Starting in late March, they needed a normal number of rounds and revenue for the coming 30 to 35 weeks, and that is certainly in jeopardy due to what appears to be a protracted national shutdown.
My research indicates the ultra-high-end private golf clubs that are member owned with deep pockets will manage the storm. Private golf clubs throughout the country will sustain. And destination golf resorts should see a decline, but will likely survive. The Villages, a retirement community in central Florida, sports 32 square miles of property and 130,000 residents, 12 country clubs with championship courses and 40 nine-hole executive courses. Most of the residents have their own golf carts.

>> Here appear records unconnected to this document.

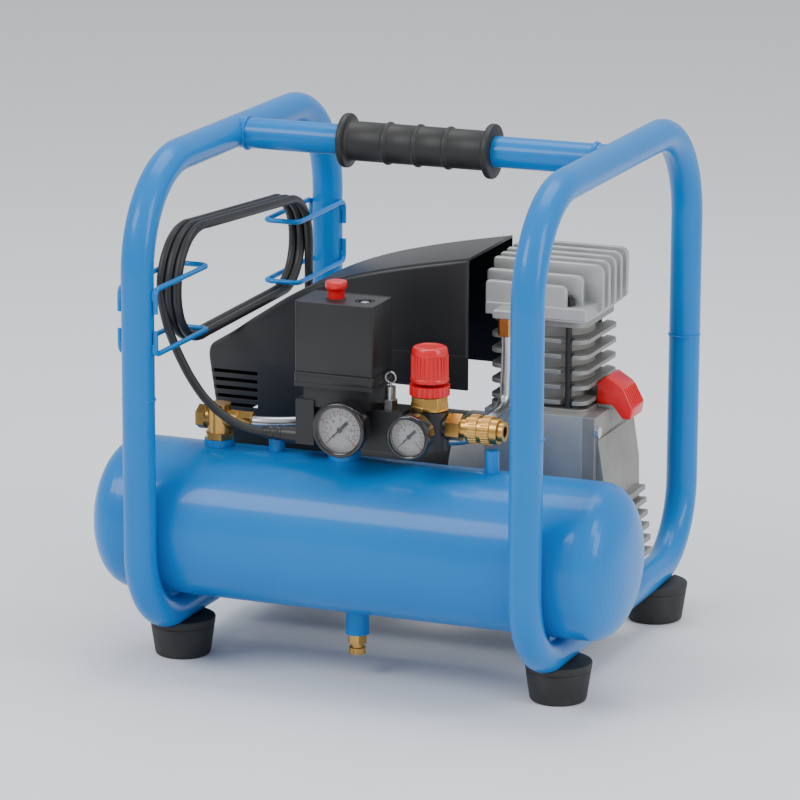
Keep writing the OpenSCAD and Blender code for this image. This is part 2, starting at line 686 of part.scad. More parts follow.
relief_x = 24;
module relief_valve_body() color("#BFC1C3") difference() {
  translate([relief_x, tank_y, 0]) {
    hex(line_z + 12, line_z + 20, 12);
    z_rod(0, 0, line_z + 20, line_z + 32, 5);
  }
  z_rod(relief_x, tank_y, line_z + 14, line_z + 40, 1.5);
}

module relief_ring() color("#D5D6D8") {
  z_rod(relief_x, tank_y, line_z + 22, line_z + 36, 1.5 - fit);
  translate([relief_x, tank_y, line_z + 40]) rotate([90, 0, 0])
    rotate_extrude() translate([5, 0]) circle(1, $fn = 24);
}

// A gauge faces -Y: its case, dial and lens share the place of its middle.
module gauge_case(x, d) translate([x, gauge_y, line_z]) rotate([-90, 0, 0]) difference() {
  union() {
    cylinder(h = case_len, r = d / 2 - 2);
    cylinder(h = 5, r = d / 2);
  }
  translate([0, 0, -1]) cylinder(h = 9, r = d / 2 - 4);
}

module tank_gauge_case() color("#171717") gauge_case(-5, tank_gauge_d);

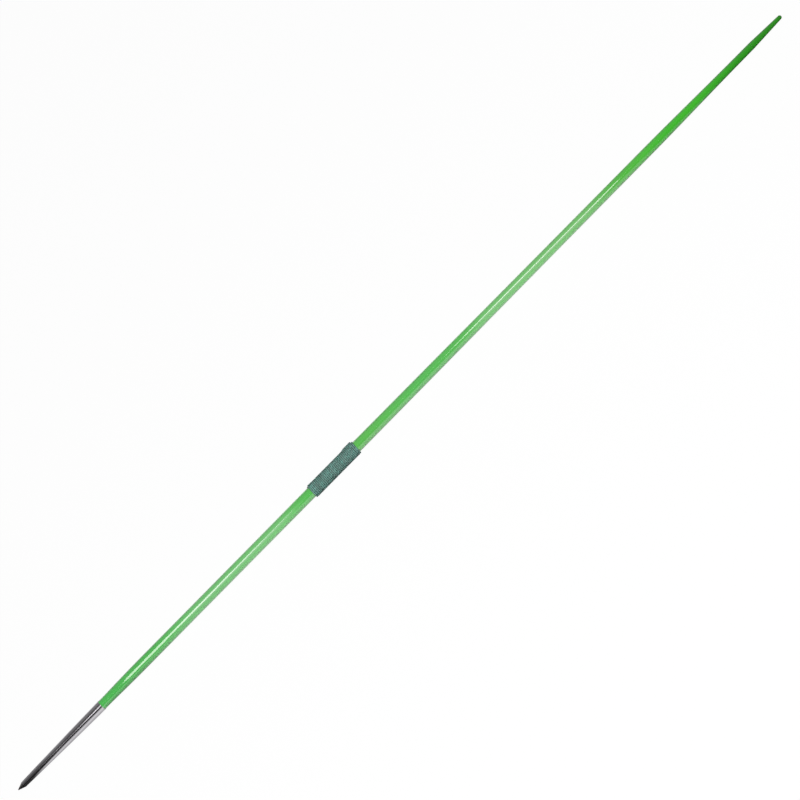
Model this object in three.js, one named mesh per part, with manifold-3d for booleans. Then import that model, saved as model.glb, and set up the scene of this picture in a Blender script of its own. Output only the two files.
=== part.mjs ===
// A men's 800 g throwing javelin, lying level on its grip.
//
// Millimetres. +X runs along the shaft towards the point, +Z is up, and the origin is on the floor
// halfway along. Places along the javelin are distances behind the tip of the point.
import * as THREE from "three";
import { mergeVertices } from "three/addons/utils/BufferGeometryUtils.js";
import Module from "manifold-3d";

// The whole javelin
const overallLength = 2610;
const shaftRadius = 14.5; // under the grip, where it is widest
const shaftWall = 0.95;

// Head: a tapered steel tube with a hard steel point
const headLength = 287;
const headRearRadius = 13.5;
const headWall = 0.8;
const headBowShare = 0.3; // how far the head's outline bows outwards, as a share of its taper
const pointAngle = THREE.MathUtils.degToRad(40); // across the whole cone
const pointShoulderRadius = 7.7;
const pointNoseRadius = 1;
const shankLength = 32; // of the point, inside the head
const socketLength = 60; // of the shaft, inside the head
const noseWeightLength = 35;

// Shaft: a tube swaged down at both ends
const neckLength = 18;
const swellLength = 137; // behind the neck
const swellTopRadius = 14.2;
const rearTaperDrop = 2.8; // of the radius, lost evenly from the grip to the tail
const tailSweepDrop = 2.6; // of the radius, lost in one smooth sweep before the tail
const tailSweepStartShare = 0.745; // of the way from the grip to the tail
const tailSweepEndShare = 0.97;
const frontPlugRecess = 2;
const frontPlugLength = 35;
const damperLength = 40;

// Tail: a turned cone on a spigot
const tailLength = 103;
const tailEndRadius = 5.25;
const spigotLength = 40;
const trimWeightRadius = 3.5;
const trimWeightLength = 16;

// Grip: one cord wound over a layer of tape
const gripSetback = 1003; // from the tip to the front edge of the grip
const gripLength = 155;
const cordThickness = 3.3;
const cordTurns = 24; // each stands for one and a half turns of the fine cord
const cordTurnGap = 0.5;
const tapeThickness = 0.3;
const tapeInset = 5; // from each edge of the grip
const frontTuckLength = 20; // of the winding that covers the cord's own tucked end
const rearTuckLength = 35;
const frontTuckRise = 0.4; // of the turns that lie over a tucked end
const rearTuckRise = 1.9;
const tuckRampLength = 7; // over which the turns climb onto it
const tuckAngle = THREE.MathUtils.degToRad(100); // that such a raised patch spans
const tuckBearing = THREE.MathUtils.degToRad(135); // of its middle, round from the floor
const restCutShare = 0.1; // of the cord's thickness, pressed flat where it lies on the floor

// Fits
const bondGap = 0.25; // adhesive between a piece and what it seats in or against
const tapeGap = 0.15; // under the tape and over it
const edgeChamfer = 0.3;
const cutOverrun = 10;

// How finely round shapes are drawn
const roundSides = 48;
const headSteps = 8;
const swellSteps = 8;
const straightSteps = 3; // from the swell to the grip
const rearTaperSteps = 7;
const tailSweepSteps = 8;
const noseSteps = 4;
const tailEndSteps = 6;
const cordTurnSteps = 24;
const cordSides = 6;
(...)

Golf has not ceased there.
Last week, Butterfield Trail Golf Club (owned by El Paso Airport) announced it has closed permanently. Butterfield was on the list of “America’s Best New Courses” by Golf Digest in 2008, and “Best Municipal Course” by Links Magazine in 2011.
Golfers, like every other demographic in sports, is entering a new normal with broad ramifications for the game and the people the industry employs.